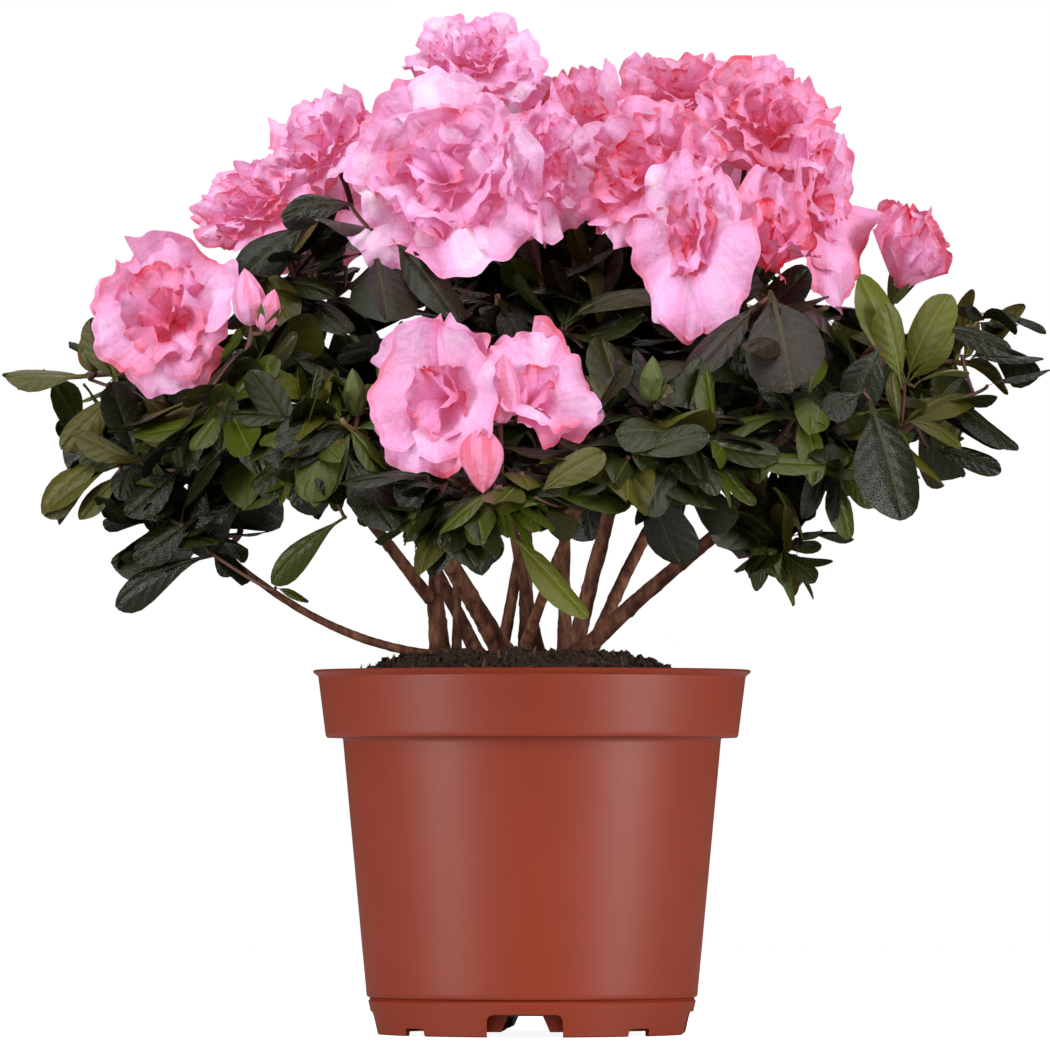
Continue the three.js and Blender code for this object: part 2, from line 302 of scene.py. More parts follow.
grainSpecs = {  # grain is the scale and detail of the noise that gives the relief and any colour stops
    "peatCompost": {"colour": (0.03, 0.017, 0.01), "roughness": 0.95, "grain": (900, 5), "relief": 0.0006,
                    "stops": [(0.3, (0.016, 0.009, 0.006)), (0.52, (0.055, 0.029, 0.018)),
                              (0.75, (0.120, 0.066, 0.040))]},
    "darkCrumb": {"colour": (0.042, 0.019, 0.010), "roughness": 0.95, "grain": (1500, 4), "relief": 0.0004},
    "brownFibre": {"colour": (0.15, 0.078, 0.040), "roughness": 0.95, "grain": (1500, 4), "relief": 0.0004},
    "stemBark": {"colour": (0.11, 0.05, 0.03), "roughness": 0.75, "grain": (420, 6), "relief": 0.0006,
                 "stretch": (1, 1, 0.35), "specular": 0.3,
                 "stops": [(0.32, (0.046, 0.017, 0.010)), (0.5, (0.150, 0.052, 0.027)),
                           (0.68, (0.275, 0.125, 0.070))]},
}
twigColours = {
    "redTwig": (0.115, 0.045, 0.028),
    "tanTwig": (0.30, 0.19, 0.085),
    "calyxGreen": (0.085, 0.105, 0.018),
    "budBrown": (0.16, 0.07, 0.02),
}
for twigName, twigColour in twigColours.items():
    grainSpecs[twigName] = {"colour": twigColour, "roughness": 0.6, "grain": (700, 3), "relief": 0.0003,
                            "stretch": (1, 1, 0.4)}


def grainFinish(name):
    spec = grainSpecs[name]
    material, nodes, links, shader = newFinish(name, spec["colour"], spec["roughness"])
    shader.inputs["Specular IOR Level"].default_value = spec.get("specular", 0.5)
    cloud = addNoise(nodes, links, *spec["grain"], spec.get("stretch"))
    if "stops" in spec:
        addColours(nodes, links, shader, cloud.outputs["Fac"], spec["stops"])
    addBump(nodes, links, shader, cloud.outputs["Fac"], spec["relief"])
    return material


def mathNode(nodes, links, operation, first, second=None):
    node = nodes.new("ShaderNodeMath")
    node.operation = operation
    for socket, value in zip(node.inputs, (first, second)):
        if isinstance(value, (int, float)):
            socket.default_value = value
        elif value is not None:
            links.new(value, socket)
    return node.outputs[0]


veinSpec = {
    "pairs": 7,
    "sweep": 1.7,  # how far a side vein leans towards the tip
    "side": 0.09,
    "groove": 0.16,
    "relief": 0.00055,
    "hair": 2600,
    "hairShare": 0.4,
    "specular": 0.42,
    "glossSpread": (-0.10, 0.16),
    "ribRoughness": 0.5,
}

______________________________

Goal |
Begin with the first line of the listing and copy exactly through the line that contains "return material", please, keeping both ends and leaving out everything after.

Solution for this task |
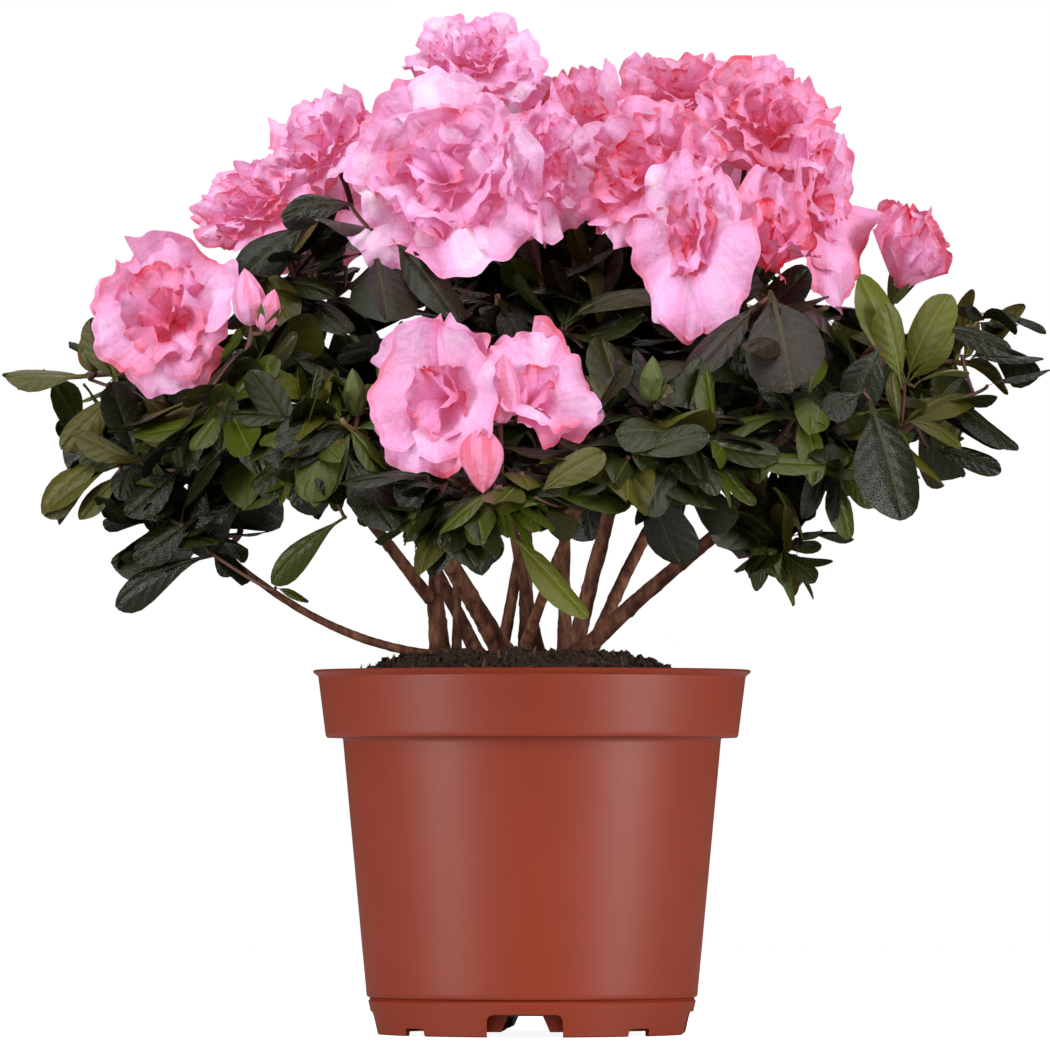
Continue the three.js and Blender code for this object: part 2, from line 302 of scene.py. More parts follow.
grainSpecs = {  # grain is the scale and detail of the noise that gives the relief and any colour stops
    "peatCompost": {"colour": (0.03, 0.017, 0.01), "roughness": 0.95, "grain": (900, 5), "relief": 0.0006,
                    "stops": [(0.3, (0.016, 0.009, 0.006)), (0.52, (0.055, 0.029, 0.018)),
                              (0.75, (0.120, 0.066, 0.040))]},
    "darkCrumb": {"colour": (0.042, 0.019, 0.010), "roughness": 0.95, "grain": (1500, 4), "relief": 0.0004},
    "brownFibre": {"colour": (0.15, 0.078, 0.040), "roughness": 0.95, "grain": (1500, 4), "relief": 0.0004},
    "stemBark": {"colour": (0.11, 0.05, 0.03), "roughness": 0.75, "grain": (420, 6), "relief": 0.0006,
                 "stretch": (1, 1, 0.35), "specular": 0.3,
                 "stops": [(0.32, (0.046, 0.017, 0.010)), (0.5, (0.150, 0.052, 0.027)),
                           (0.68, (0.275, 0.125, 0.070))]},
}
twigColours = {
    "redTwig": (0.115, 0.045, 0.028),
    "tanTwig": (0.30, 0.19, 0.085),
    "calyxGreen": (0.085, 0.105, 0.018),
    "budBrown": (0.16, 0.07, 0.02),
}
for twigName, twigColour in twigColours.items():
    grainSpecs[twigName] = {"colour": twigColour, "roughness": 0.6, "grain": (700, 3), "relief": 0.0003,
                            "stretch": (1, 1, 0.4)}


def grainFinish(name):
    spec = grainSpecs[name]
    material, nodes, links, shader = newFinish(name, spec["colour"], spec["roughness"])
    shader.inputs["Specular IOR Level"].default_value = spec.get("specular", 0.5)
    cloud = addNoise(nodes, links, *spec["grain"], spec.get("stretch"))
    if "stops" in spec:
        addColours(nodes, links, shader, cloud.outputs["Fac"], spec["stops"])
    addBump(nodes, links, shader, cloud.outputs["Fac"], spec["relief"])
    return material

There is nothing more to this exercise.